Most of the demand growth will come from “new” energy sectors — led by aviation, power generation/energy storage and heavy industry (around 45-50MT each), but also including shipping, road transport and residential/commercial heat.

However, demand will also grow by 18% in the incumbent industries of chemicals (including fertiliser) and oil refining.

“Nearly all demand in ‘new’ energy sectors will be met by clean hydrogen to advance decarbonisation goals, and unabated production feeding incumbent sectors will continue to be phased out through the 2050s,” says S&P.

It adds that 17% of the hydrogen (42.7 MT) would be traded across borders, mainly from areas with abundant wind and solar power, such as Australia, Chile, North Africa and the Middle East, to “carbon-conscious energy importers in the EU and East Asia”.

The analyst forecasts that 67% of the H2 in 2050 would be green (with 16% (40MT) being blue (made from fossil fuels with capture and storage).

That does, however, leave 17% (42.7MT) being made from unabated gas or coal — not even a halving of today's grey H2 production.

S&P admits that its forecast is far more conservative than those published by other organisations, and that it is also pessimistic about the race to net-zero emissions.

According to the International Energy Agency, the world will need to produce 520MT of clean hydrogen annually by 2050 to reach net zero; Bloomberg NEF puts this figure at 500MT; the International Renewable Energy Agency forecasts 614MT in its 1.5°C scenario; while the Hydrogen Council expects 660MT to be produced by mid-century.

“Our view has only a small role for hydrogen in other energy sectors, including light-duty vehicles and low- and medium-temperature heat for buildings and industry.
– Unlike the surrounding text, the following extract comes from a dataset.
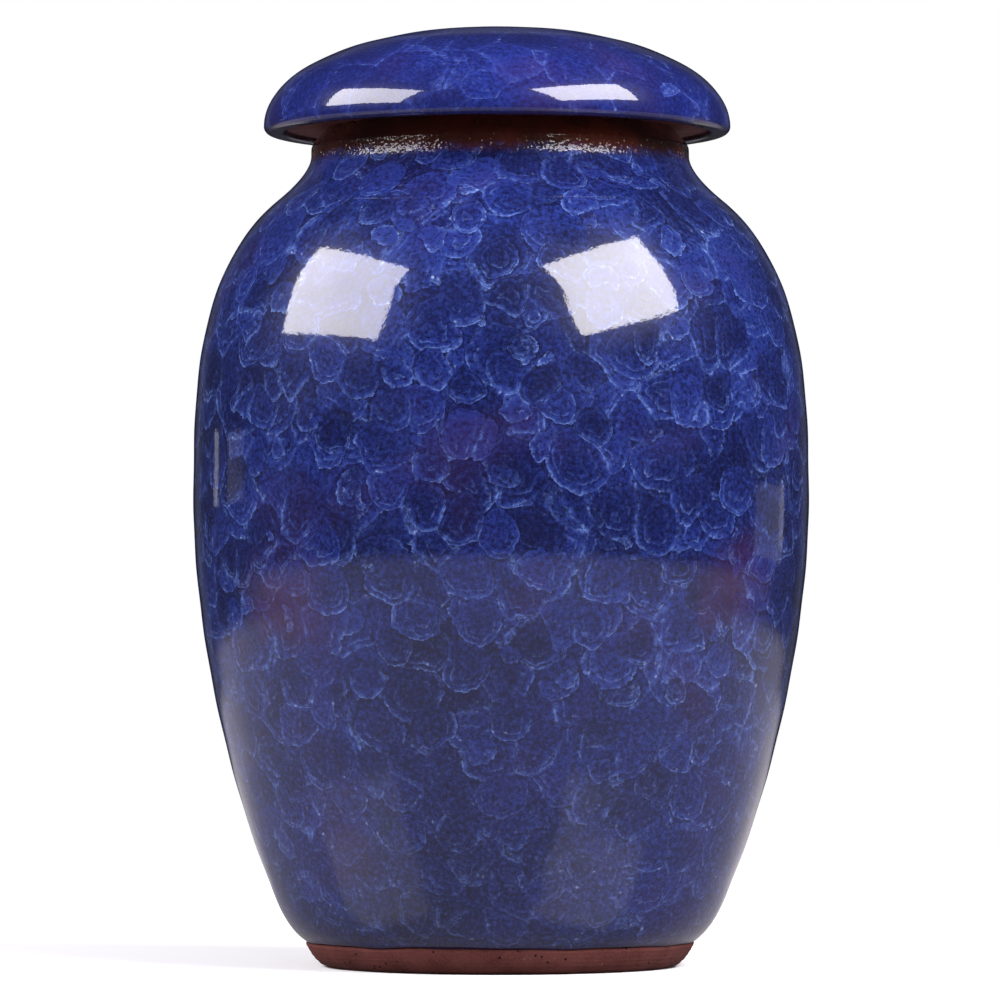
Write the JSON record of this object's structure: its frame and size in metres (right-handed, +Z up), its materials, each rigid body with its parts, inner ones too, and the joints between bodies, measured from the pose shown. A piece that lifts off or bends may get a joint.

This outlook is therefore a conservative view compared to the sum of country and energy agency targets, says S&P.

“In addition to [high] production costs, hydrogen deployment will be constrained by the pace and scale of required investment and construction and, perhaps most importantly, competition with other low-carbon solutions like direct electrification through batteries or heat pumps.”

But it adds: “If the global energy system shifts more toward 2050 net-zero targets, hydrogen will have a larger role to play.”

In its forecast, S&P expects 32.5 billion tonnes of greenhouse gas emissions being released into the atmosphere in 2050 — only a 9% reduction from peak emissions in 2028.